[Source excerpt]:
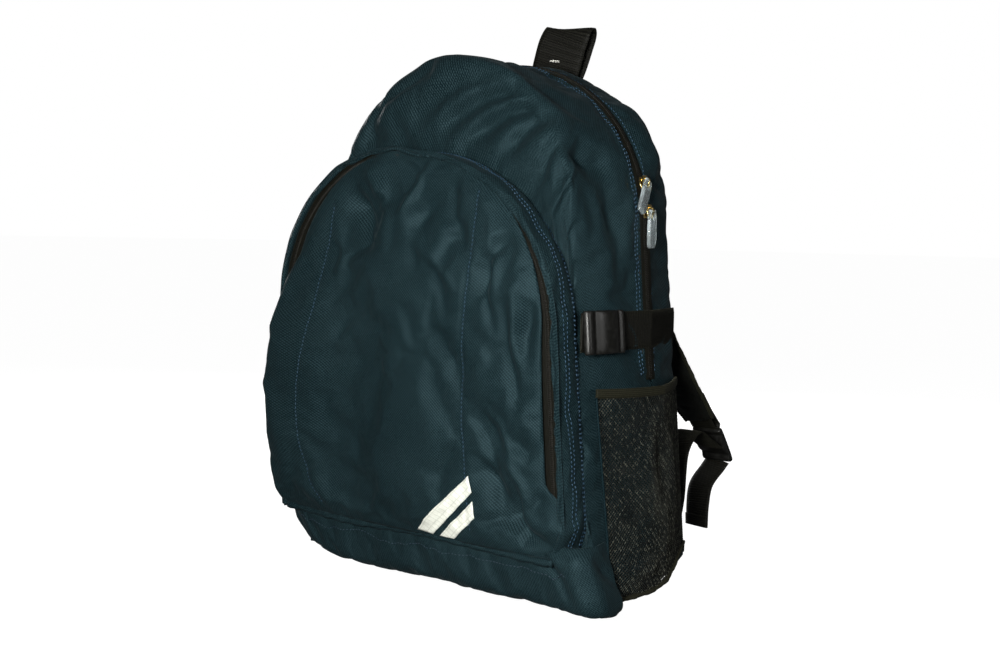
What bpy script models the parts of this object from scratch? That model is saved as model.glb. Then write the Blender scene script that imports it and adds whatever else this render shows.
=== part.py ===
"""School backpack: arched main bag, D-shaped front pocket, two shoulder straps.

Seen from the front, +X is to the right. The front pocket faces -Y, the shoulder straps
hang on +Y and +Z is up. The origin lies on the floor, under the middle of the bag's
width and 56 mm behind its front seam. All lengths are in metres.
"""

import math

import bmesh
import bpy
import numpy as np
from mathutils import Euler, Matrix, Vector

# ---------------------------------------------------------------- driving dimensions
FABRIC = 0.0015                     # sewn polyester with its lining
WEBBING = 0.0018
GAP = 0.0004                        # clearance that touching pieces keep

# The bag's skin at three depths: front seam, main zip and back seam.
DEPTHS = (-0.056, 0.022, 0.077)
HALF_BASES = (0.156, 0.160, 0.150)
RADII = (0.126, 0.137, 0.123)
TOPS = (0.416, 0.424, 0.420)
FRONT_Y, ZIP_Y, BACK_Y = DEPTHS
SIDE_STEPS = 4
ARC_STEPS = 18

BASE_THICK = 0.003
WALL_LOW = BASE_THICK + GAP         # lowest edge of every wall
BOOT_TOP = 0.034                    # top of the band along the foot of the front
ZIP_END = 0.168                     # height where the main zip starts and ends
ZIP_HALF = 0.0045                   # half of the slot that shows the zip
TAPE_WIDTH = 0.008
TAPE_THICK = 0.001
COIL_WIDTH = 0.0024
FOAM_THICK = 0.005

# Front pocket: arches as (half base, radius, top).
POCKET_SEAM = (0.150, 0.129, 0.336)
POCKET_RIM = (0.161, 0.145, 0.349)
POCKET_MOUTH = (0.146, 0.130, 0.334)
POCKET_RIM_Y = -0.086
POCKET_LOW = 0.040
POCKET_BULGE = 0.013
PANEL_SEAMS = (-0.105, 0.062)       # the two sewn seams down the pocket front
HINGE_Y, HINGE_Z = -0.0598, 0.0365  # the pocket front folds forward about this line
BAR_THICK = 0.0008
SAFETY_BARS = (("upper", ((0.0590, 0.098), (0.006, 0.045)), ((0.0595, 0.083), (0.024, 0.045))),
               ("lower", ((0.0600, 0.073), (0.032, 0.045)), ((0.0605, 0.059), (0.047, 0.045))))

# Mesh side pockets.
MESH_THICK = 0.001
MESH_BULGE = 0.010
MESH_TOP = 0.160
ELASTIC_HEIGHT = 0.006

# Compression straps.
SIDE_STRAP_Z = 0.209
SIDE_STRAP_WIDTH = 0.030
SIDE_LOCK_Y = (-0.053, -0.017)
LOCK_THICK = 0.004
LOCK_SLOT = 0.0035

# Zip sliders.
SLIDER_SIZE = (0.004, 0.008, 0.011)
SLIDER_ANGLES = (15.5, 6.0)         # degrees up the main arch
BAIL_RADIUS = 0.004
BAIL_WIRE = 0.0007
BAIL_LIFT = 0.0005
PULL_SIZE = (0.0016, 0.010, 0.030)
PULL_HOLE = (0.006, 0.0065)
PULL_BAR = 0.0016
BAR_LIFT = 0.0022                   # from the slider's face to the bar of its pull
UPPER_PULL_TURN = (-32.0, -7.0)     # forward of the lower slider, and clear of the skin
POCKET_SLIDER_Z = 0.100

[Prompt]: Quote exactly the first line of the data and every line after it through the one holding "import math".

[Result]:
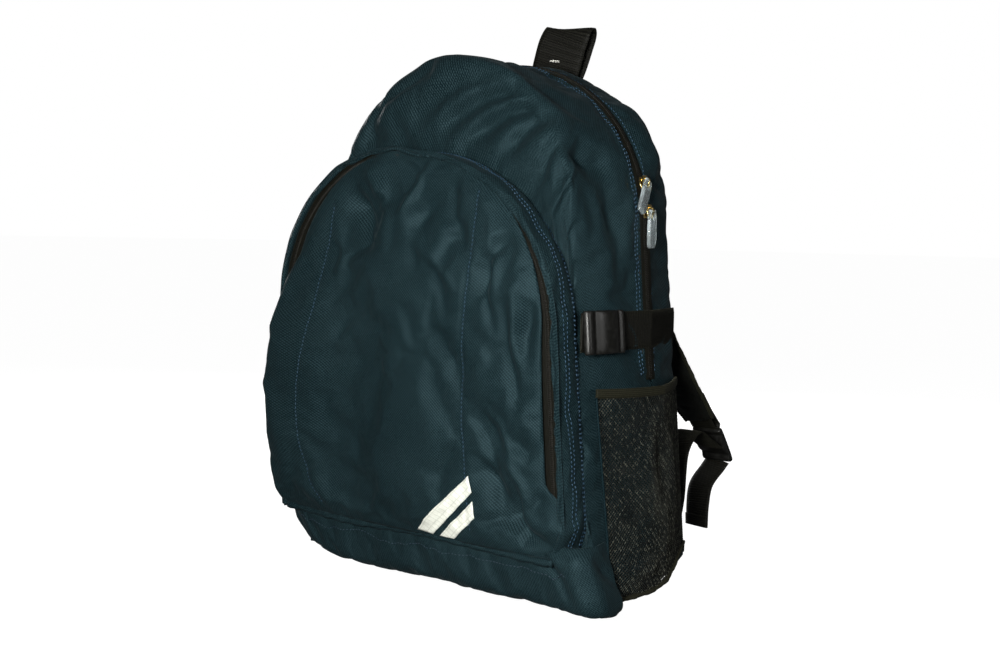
What bpy script models the parts of this object from scratch? That model is saved as model.glb. Then write the Blender scene script that imports it and adds whatever else this render shows.
=== part.py ===
"""School backpack: arched main bag, D-shaped front pocket, two shoulder straps.

Seen from the front, +X is to the right. The front pocket faces -Y, the shoulder straps
hang on +Y and +Z is up. The origin lies on the floor, under the middle of the bag's
width and 56 mm behind its front seam. All lengths are in metres.
"""

import math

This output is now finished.